-------- Supplied material --------
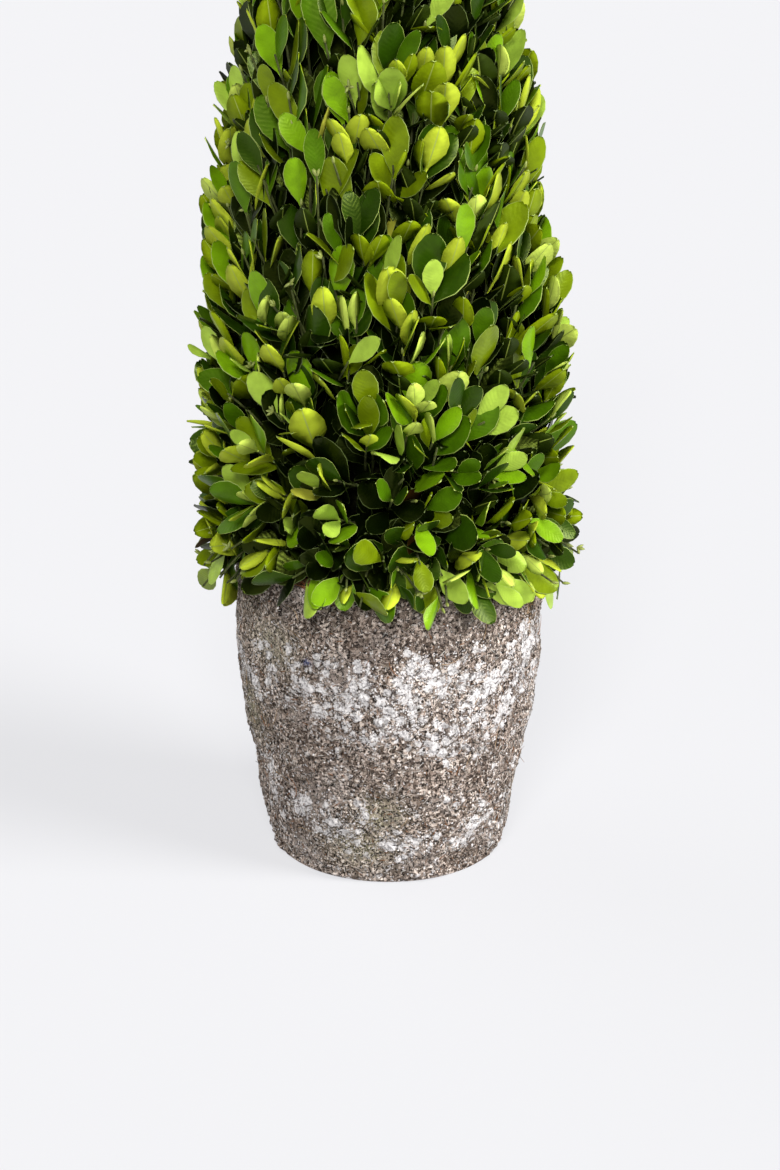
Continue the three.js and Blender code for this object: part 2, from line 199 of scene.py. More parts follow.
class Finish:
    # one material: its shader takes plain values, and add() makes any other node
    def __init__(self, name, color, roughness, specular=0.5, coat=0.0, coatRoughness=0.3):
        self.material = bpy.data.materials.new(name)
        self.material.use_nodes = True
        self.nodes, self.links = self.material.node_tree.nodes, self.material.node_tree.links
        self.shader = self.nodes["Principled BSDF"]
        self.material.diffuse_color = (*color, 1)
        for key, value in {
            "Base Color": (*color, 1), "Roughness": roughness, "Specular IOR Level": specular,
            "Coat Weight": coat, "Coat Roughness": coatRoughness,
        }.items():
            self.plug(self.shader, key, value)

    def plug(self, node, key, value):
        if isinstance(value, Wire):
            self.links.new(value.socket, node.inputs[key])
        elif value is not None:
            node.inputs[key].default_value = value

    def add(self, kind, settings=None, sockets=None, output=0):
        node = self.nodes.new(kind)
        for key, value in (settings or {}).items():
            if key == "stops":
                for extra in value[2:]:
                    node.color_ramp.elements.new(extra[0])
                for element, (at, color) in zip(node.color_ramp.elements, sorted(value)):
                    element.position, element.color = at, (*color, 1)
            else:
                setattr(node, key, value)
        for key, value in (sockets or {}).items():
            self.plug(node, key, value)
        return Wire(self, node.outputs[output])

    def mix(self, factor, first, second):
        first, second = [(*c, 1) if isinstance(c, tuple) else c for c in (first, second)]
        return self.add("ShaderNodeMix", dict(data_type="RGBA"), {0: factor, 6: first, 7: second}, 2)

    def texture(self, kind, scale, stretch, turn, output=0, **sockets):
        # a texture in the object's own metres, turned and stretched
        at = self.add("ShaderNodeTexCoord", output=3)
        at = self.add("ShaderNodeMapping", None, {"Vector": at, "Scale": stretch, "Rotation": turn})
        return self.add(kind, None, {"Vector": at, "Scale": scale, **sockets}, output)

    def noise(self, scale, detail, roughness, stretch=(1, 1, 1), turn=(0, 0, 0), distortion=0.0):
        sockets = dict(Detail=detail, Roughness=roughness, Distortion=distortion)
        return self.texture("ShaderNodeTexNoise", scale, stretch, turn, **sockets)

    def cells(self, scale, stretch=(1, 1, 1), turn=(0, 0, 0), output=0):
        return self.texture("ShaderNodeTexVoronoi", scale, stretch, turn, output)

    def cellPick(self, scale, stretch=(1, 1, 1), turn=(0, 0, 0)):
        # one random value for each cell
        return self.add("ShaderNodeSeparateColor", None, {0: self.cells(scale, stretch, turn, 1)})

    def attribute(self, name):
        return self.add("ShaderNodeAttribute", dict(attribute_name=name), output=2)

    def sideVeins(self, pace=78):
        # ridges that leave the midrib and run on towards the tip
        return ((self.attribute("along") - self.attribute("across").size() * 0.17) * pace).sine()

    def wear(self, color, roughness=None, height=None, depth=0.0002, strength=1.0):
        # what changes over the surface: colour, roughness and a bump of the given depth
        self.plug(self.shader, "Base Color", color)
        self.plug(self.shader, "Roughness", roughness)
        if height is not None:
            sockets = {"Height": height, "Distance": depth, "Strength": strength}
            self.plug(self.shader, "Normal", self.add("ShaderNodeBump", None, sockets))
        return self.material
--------
* _Exercise goal_: Return the opening line of the data and every line after it through the line containing "self.plug(self.shader, key, value)", please, exactly as written and with nothing added.

* _Output for this task_:
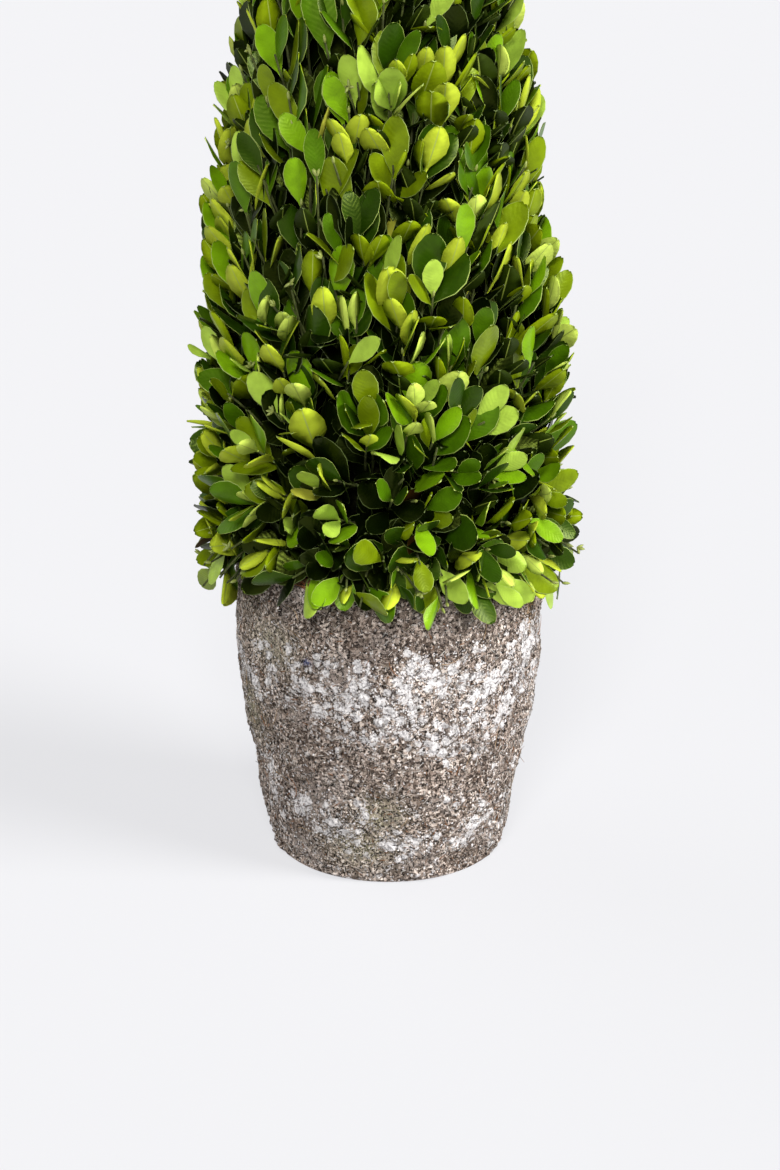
Continue the three.js and Blender code for this object: part 2, from line 199 of scene.py. More parts follow.
class Finish:
    # one material: its shader takes plain values, and add() makes any other node
    def __init__(self, name, color, roughness, specular=0.5, coat=0.0, coatRoughness=0.3):
        self.material = bpy.data.materials.new(name)
        self.material.use_nodes = True
        self.nodes, self.links = self.material.node_tree.nodes, self.material.node_tree.links
        self.shader = self.nodes["Principled BSDF"]
        self.material.diffuse_color = (*color, 1)
        for key, value in {
            "Base Color": (*color, 1), "Roughness": roughness, "Specular IOR Level": specular,
            "Coat Weight": coat, "Coat Roughness": coatRoughness,
        }.items():
            self.plug(self.shader, key, value)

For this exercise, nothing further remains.